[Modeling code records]
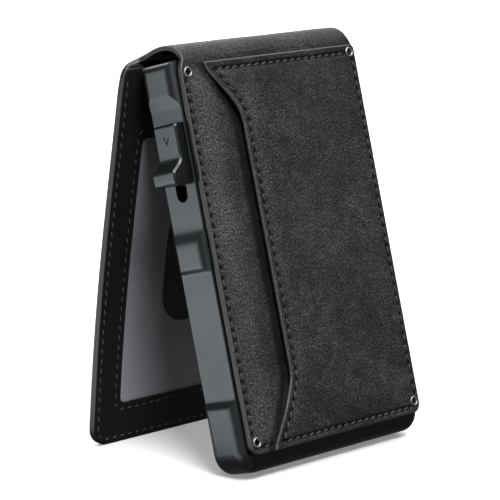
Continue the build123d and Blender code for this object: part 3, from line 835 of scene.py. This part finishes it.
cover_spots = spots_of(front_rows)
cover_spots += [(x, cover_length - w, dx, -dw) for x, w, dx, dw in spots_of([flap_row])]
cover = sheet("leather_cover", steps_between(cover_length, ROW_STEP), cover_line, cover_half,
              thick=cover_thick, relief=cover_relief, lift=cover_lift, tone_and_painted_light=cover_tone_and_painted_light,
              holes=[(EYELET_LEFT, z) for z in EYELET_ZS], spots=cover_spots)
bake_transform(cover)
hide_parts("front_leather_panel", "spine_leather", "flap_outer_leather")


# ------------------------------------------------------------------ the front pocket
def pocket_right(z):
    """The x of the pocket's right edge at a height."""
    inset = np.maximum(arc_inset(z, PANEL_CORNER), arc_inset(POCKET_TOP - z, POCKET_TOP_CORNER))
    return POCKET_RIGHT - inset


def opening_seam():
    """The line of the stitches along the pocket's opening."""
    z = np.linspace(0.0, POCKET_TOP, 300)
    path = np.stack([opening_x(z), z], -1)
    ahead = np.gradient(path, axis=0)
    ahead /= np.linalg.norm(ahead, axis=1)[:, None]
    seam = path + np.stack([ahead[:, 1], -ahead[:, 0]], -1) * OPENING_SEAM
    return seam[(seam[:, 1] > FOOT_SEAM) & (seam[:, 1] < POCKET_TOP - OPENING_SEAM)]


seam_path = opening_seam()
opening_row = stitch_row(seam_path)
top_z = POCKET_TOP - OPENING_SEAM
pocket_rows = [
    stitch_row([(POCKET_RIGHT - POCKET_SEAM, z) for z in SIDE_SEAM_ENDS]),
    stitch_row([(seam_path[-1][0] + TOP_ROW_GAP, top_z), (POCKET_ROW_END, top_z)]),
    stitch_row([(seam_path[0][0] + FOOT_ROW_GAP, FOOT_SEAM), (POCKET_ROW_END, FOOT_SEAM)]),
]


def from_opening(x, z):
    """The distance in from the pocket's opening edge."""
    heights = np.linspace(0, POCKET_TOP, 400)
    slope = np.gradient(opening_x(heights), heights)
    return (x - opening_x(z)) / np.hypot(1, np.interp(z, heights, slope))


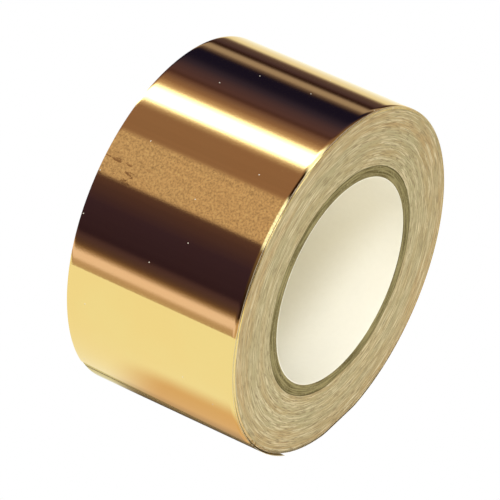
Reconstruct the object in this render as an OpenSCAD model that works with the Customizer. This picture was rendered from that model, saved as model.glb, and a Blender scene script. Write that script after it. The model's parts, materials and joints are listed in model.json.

Your objective
Copy all data exactly, start to finish.

In response
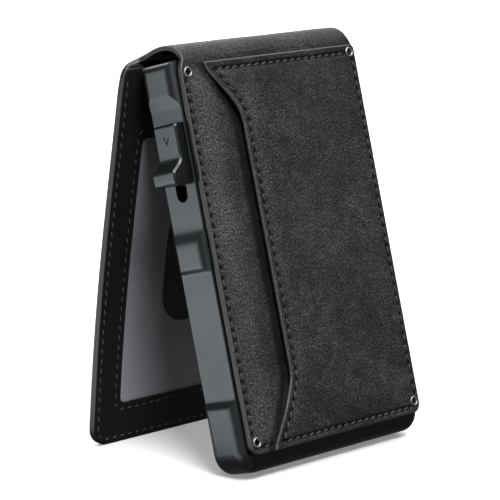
Continue the build123d and Blender code for this object: part 3, from line 835 of scene.py. This part finishes it.
cover_spots = spots_of(front_rows)
cover_spots += [(x, cover_length - w, dx, -dw) for x, w, dx, dw in spots_of([flap_row])]
cover = sheet("leather_cover", steps_between(cover_length, ROW_STEP), cover_line, cover_half,
              thick=cover_thick, relief=cover_relief, lift=cover_lift, tone_and_painted_light=cover_tone_and_painted_light,
              holes=[(EYELET_LEFT, z) for z in EYELET_ZS], spots=cover_spots)
bake_transform(cover)
hide_parts("front_leather_panel", "spine_leather", "flap_outer_leather")


# ------------------------------------------------------------------ the front pocket
def pocket_right(z):
    """The x of the pocket's right edge at a height."""
    inset = np.maximum(arc_inset(z, PANEL_CORNER), arc_inset(POCKET_TOP - z, POCKET_TOP_CORNER))
    return POCKET_RIGHT - inset


def opening_seam():
    """The line of the stitches along the pocket's opening."""
    z = np.linspace(0.0, POCKET_TOP, 300)
    path = np.stack([opening_x(z), z], -1)
    ahead = np.gradient(path, axis=0)
    ahead /= np.linalg.norm(ahead, axis=1)[:, None]
    seam = path + np.stack([ahead[:, 1], -ahead[:, 0]], -1) * OPENING_SEAM
    return seam[(seam[:, 1] > FOOT_SEAM) & (seam[:, 1] < POCKET_TOP - OPENING_SEAM)]


seam_path = opening_seam()
opening_row = stitch_row(seam_path)
top_z = POCKET_TOP - OPENING_SEAM
pocket_rows = [
    stitch_row([(POCKET_RIGHT - POCKET_SEAM, z) for z in SIDE_SEAM_ENDS]),
    stitch_row([(seam_path[-1][0] + TOP_ROW_GAP, top_z), (POCKET_ROW_END, top_z)]),
    stitch_row([(seam_path[0][0] + FOOT_ROW_GAP, FOOT_SEAM), (POCKET_ROW_END, FOOT_SEAM)]),
]


def from_opening(x, z):
    """The distance in from the pocket's opening edge."""
    heights = np.linspace(0, POCKET_TOP, 400)
    slope = np.gradient(opening_x(heights), heights)
    return (x - opening_x(z)) / np.hypot(1, np.interp(z, heights, slope))


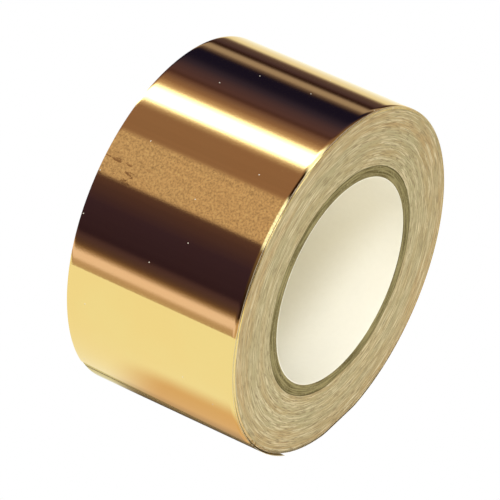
Reconstruct the object in this render as an OpenSCAD model that works with the Customizer. This picture was rendered from that model, saved as model.glb, and a Blender scene script. Write that script after it. The model's parts, materials and joints are listed in model.json.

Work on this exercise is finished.